The proposal also stipulates that 2 to 3 percent of the funds would be set aside for one or more domestic organisations to use for local, regional, state or national promotion of cut flowers and foliage. The proposal has been presented to domestic growers and importers in separate, virtual meetings, and was revised after feedback from those meetings. For instance, the original draft called for a board of six importers, five domestic growers and one at-large seat. It also proposed that both segments would be assessed 1 percent of gross sales.

After seeing the proposal, domestic growers felt that for the marketing order to be collaborative they should have an equal number of seats on the board, Castellano Keeler says. The growers also pointed out that the price of imported flowers is less expensive at the point of entry than the price of flowers sold by domestic growers. After consideration, the drafting committee lowered the assessment rate for domestic growers. “This is why it is really important that we got feedback from the industry,” Castellano Keeler says.

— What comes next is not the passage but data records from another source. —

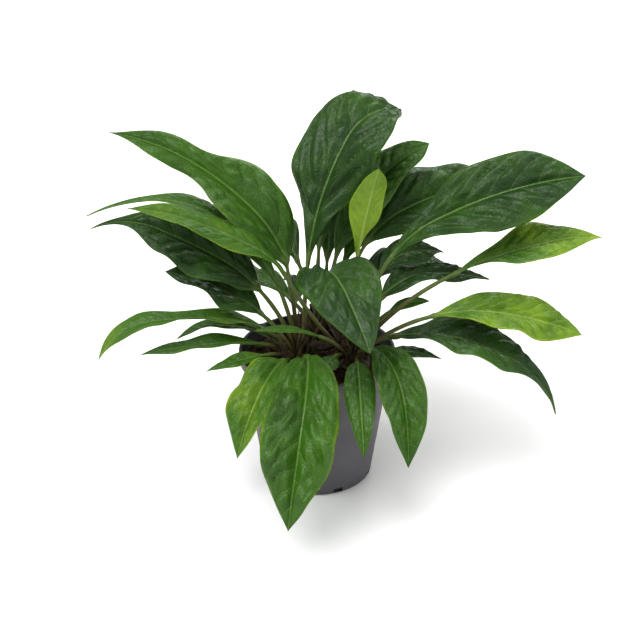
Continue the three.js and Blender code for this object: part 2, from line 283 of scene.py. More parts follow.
def grid_faces(rows, columns, closed):
    """Corner numbers of the quads over a grid of rows and columns, joined round if closed."""
    row, column = np.meshgrid(np.arange(rows - 1), np.arange(columns if closed else columns - 1),
                              indexing="ij")
    after = (column + 1) % columns
    a, b = row * columns + column, row * columns + after
    return np.stack([a, b, b + columns, a + columns], axis=-1).reshape(-1, 4)


def fan_faces(first, count, pole, outward):
    """Corner numbers of the triangles that join a ring of count points to its pole."""
    a = first + np.arange(count)
    b = first + (np.arange(count) + 1) % count
    corners = (a, b) if outward else (b, a)
    return np.stack([*corners, np.full(count, pole)], axis=-1)


def block_faces(count):
    """Corner numbers of the quads of a row of blocks, eight corners to a block."""
    return (BLOCK_QUADS[None] + 8 * np.arange(count)[:, None, None]).reshape(-1, 4)


def make_piece(name, points, face_groups, material, values=None, uv=None):
    """A smooth-shaded mesh object from points and arrays of faces, with named values per point."""
    mesh = bpy.data.meshes.new(name)
    faces = [face for group in face_groups for face in group.tolist()]
    mesh.from_pydata(points.tolist(), [], faces)
    mesh.materials.append(material)
    mesh.polygons.foreach_set("use_smooth", np.ones(len(faces), bool))
    for label, column in (values or {}).items():
        layer = mesh.attributes.new(label, "FLOAT", "POINT")
        layer.data.foreach_set("value", np.ascontiguousarray(column, np.float32))
    if uv is not None:
        corner = np.empty(len(mesh.loops), int)
        mesh.loops.foreach_get("vertex_index", corner)
        layer = mesh.uv_layers.new(name="UVMap")
        layer.data.foreach_set("uv", uv[corner].astype(np.float32).ravel())
    mesh.update()
    piece = bpy.data.objects.new(name, mesh)
    bpy.context.scene.collection.objects.link(piece)
    return piece


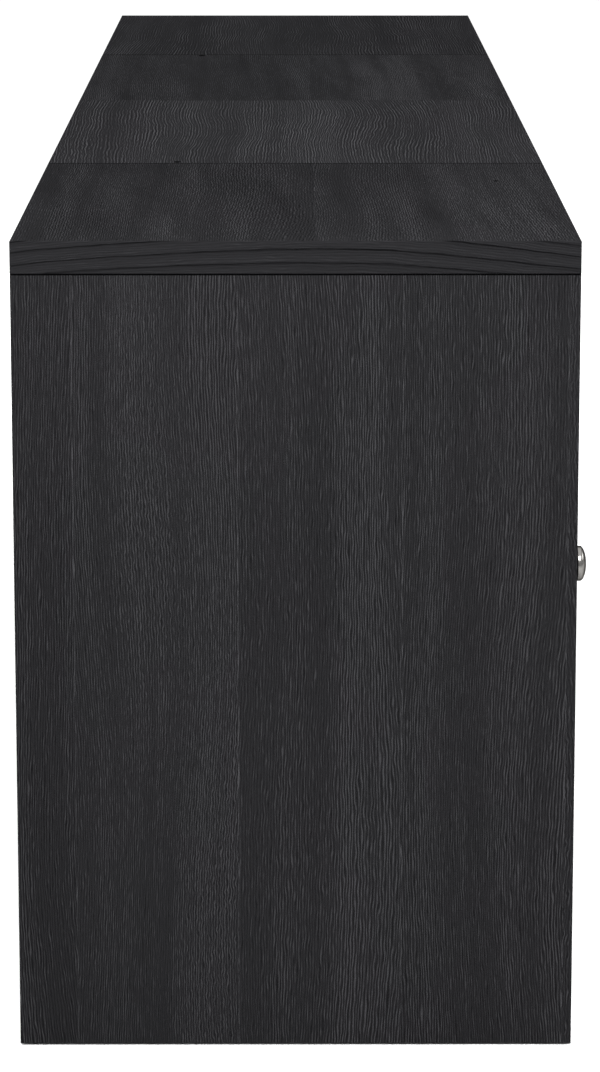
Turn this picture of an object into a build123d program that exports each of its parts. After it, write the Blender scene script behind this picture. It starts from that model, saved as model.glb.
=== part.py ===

The importers on the drafting committee were agreeable to those changes because they wanted to show how strongly they believe in the promotion order, says Oscar Fernandez, director of sales for Equiflor/RioRoses, SAF’s president-elect and a member of the drafting committee. “We believe so much in this order that we were willing to do whatever necessary to show the domestic growers that we could do this together,” he says. “Times have changed, and the flower industry has evolved. The different segments are working better together than they ever have. We realize that together we can all achieve more if we do this the right way.”

The committee will spend the next several months holding virtual events to educate and answer questions about the proposal. Three members of the drafting committee — Castellano Keeler, Fernandez, and Harrison “Red” Kennicott, chairman of Kennicott Brothers Company — will be part of SAF’s virtual panel discussion about the proposal.

If the proposal has industry support, it will be submitted to the USDA, which may hold public meetings. Then, the USDA will conduct a referendum on the proposal. Each business subject to assessment would receive one vote. A majority of domestic growers and a majority of importers must vote in favor of the referendum for it to pass. The process could take a minimum of a year and a half to two years, Boldt says.

Learning from mistakes

This isn’t the first time the industry has attempted to pass a USDA floral promotion order. In the 1980s, the industry proposed but failed to pass Floraboard. That initiative included many segments of the industry — including ornamental plant growers — and didn’t gain support, Red Kennicott, AAF, CEO of Kennicott Brothers and a former SAF president, who was involved with the initiative. Another USDA promotion order, PromoFlor, was undertaken in the mid-1990s. It assessed “first handlers” — growers, importers and some wholesalers — for two years before undergoing a referendum, which failed. Kennicott believes the referendum failed because some businesses felt they couldn’t pass on to customers the cost of the assessment. Both promotion orders were also plagued by a lack of communication which led to many misunderstandings, Kennicott says.

The drafting committee has learned from past mistakes, Kennicott says. They are putting an emphasis on communication and transparency and created a website with the draft marketing order, recordings of meetings and a list of frequently asked questions.

They are also speaking up about the need for businesses to pass the cost of the assessment to consumers. Domestic growers and importers would only need to raise prices by a very small percentage to do so, Kennicott says. “The price of flowers in the last year has gone up dramatically because of the supply chain and availability and increased demand,” Kennicott says. And, he adds, people are still buying flowers. The increase to cover the assessment “is a drop in the bucket.”

Other agricultural industries with promotion orders have seen success. The avocado industry, which mirrors the flower industry with about 80 percent of the fruit imported and 20 percent of it grown domestically, created a promotion order in 2002. Consumption of avocados increased 258 percent from 2000 to 2018, according to a report from the Hass Avocado Board. The price of avocados also increased. Similarly, the Christmas Tree promotion order that began in 2015 has shown a return of $13 in profit for every $1 invested, and an increase in tree sales from 2016 to 2019, according to an independent evaluation of the program.

Castellano Keeler and Fernandez believe that the proposed floral promotion order could produce similar results for the floral industry. “Now more than ever, as things get back to normal, we don’t want the American public to forget about flowers,” Castellano Keeler says. “It’s the perfect time for collaboration in our industry.”